Flash forward to today. Larry’s Market in Queen Anne, a ten minute bus ride from my house, has been selling Nueske’s for over two years. I think I’ve bought it three times.

It turns out my relationship with Nueske’s is like Seth and Summer’s relationship on The OC. It’s two versions of the classic tale of gawky-and-Jewish seeks fleshy-and-delicious. Part of the thrill of Nueske’s was its unattainability. When I stood up on that coffee cart and declared my undying love for Nueske’s porky goodness, I didn’t realize I was actually going to get it.

Still, like Rachel Bilson, Nueske’s is just as good and smoky as ever. Last week Larry’s had a great sale on Parmigiano-Reggiono ($9/lb for well-cut chunks), and while I was standing at the checkout with my hunk of cheese, I realized, “Hey, Nueske’s.” So I went and grabbed some, and we had it for breakfast yesterday. It was Iris’s first Nueske experience, and she loved it. Next week I’ll probably go back to some cheap and tawdry bacon, but the memory of Nueske’s will smolder in my heart forever.

I’m from Dublin, Ireland, and I’m a git

Would I have missed the new show Top Chef? I would not.

Despite obviously coming from the same factory that stamps out every other reality show, Top Chef rules. The premise, which you could probably figure out yourself just from the title of the show, is that they assemble a bunch of chefs and chef-wannabes and put them through various trials by fire. The hosts are Tom Colicchio of NYC’s Craft restaurant, and a couple of attractive women, one of whom is a food writer and the other Billy Joel’s wife, but they look like twins, so I have no idea which is which.

As on any of these shows, there was a villain, in the form of Ken Lee, from Dublin, who got himself ejected from the first challenge for tasting sauces with his finger. Unfortunately, he was the one sent home at the end of the show. This is nuts. It would be like killing off Alan Rickman at the beginning of _Die Hard_. At least they kept Andrea, the health-food chef, whose “signature dish” was a pile of vegetables, including steamed kale. There is no such thing as steamed kale, any more than there’s such a thing as raw pasta salad.

My personal favorite is Lee Anne Wong, who is poised to kick ass. And this is even before I learned from the web site that “her passion is pork, and she can do anything with a pig.” I’m not sure I would have said it that way, but I admire the sentiment.

Anyway, this is not just a TV review. I’m here to offer you a clever idea for your next dinner party. The idea came to me when I was watching the lovably foulmouthed Cynthia, who at one point said, “Who stole my fucking pomegranate?” This is not something you’ll hear on any other show.
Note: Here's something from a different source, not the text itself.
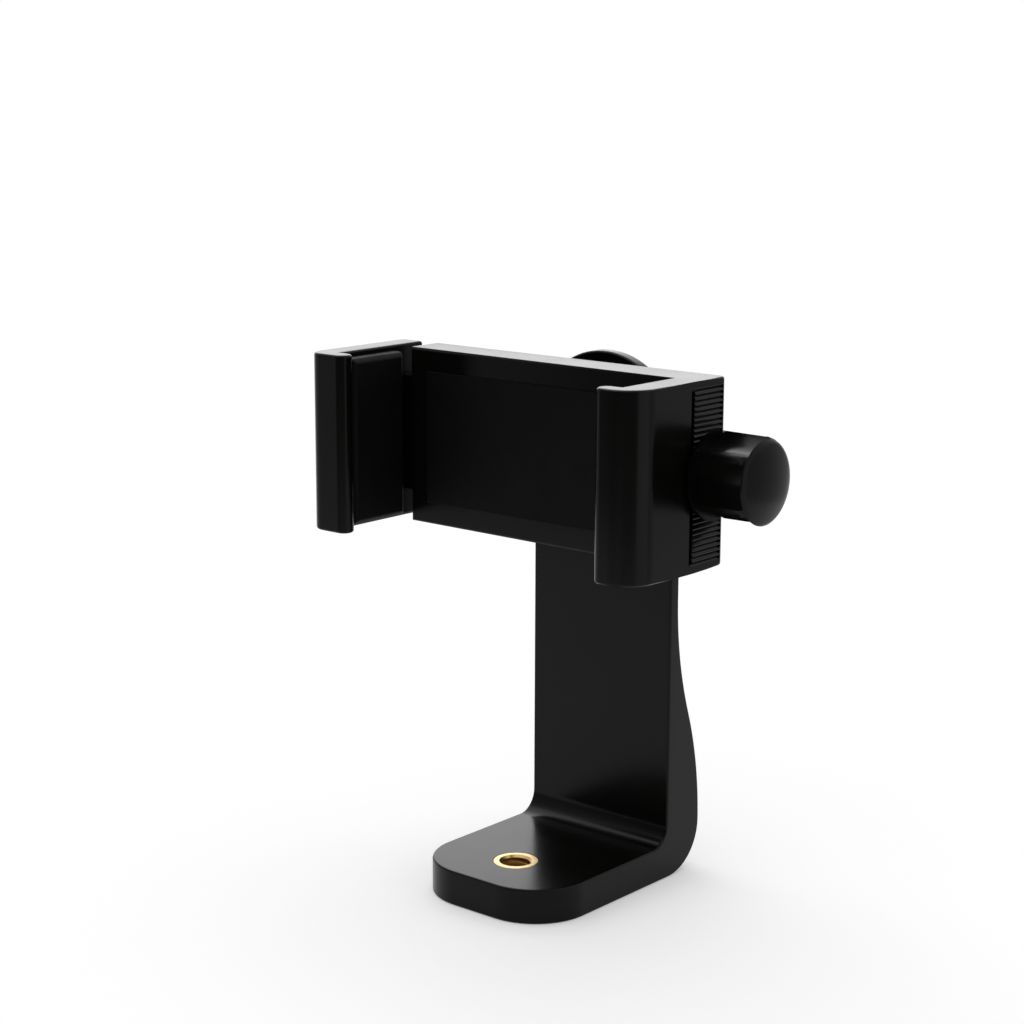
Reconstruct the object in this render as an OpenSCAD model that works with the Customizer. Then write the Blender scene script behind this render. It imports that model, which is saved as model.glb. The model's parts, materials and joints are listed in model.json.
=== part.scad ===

Later, when it came time to present her signature dish, she said, “It’s not finished. Someone stole my pomegranate, or I lost my pomegranate, or something.”

So here’s what you do, in honor of Cynthia. Invite some friends over for dinner. When you serve the food, explain that it would be much better, but *someone* stole your white truffles, your foie gras, and your fennel pollen. As you say this, look around accusingly. This should make your party much more exciting, and if the food’s no good, your friends will blame each other instead of you.

I bounced this idea off some people, and my friend Lucian said, “I’d be happy to come over and steal some stuff from your fridge if it would help.”

The first episode of Top Chef is available free on iTunes.

Dino-dinner

I don’t know if Iris understands the concept of a giant carnivorous dinosaur. In the bath last night…

> **Iris:** (picking up a rubber dinosaur) T-rex eating some food.

> **Me:** What does T-rex like to eat?

> **Iris:** Carrots! And tofu.

Scouts

Laurie and Iris came home from the store the other day with two boxes of Girl Scout cookies: Samoas and Thin Mints. Iris was deeply moved by the buying and eating of the cookies. “Iris would like to *be* a Girl Scout,” she announced. Apparently she is under the impression that there is a merit badge for cookie eating.

Now she’s blurring the distinction between the girls and the cookies even further. This morning I took Iris to the babysitter, something she’s ambivalent about, and to make for a smooth ride I said, “Iris, would you like to have a Girl Scout cookie on the bus for a treat?” She agreed.

We got on the bus and sat down, and she said, “Iris is ready to eat a Girl Scout!”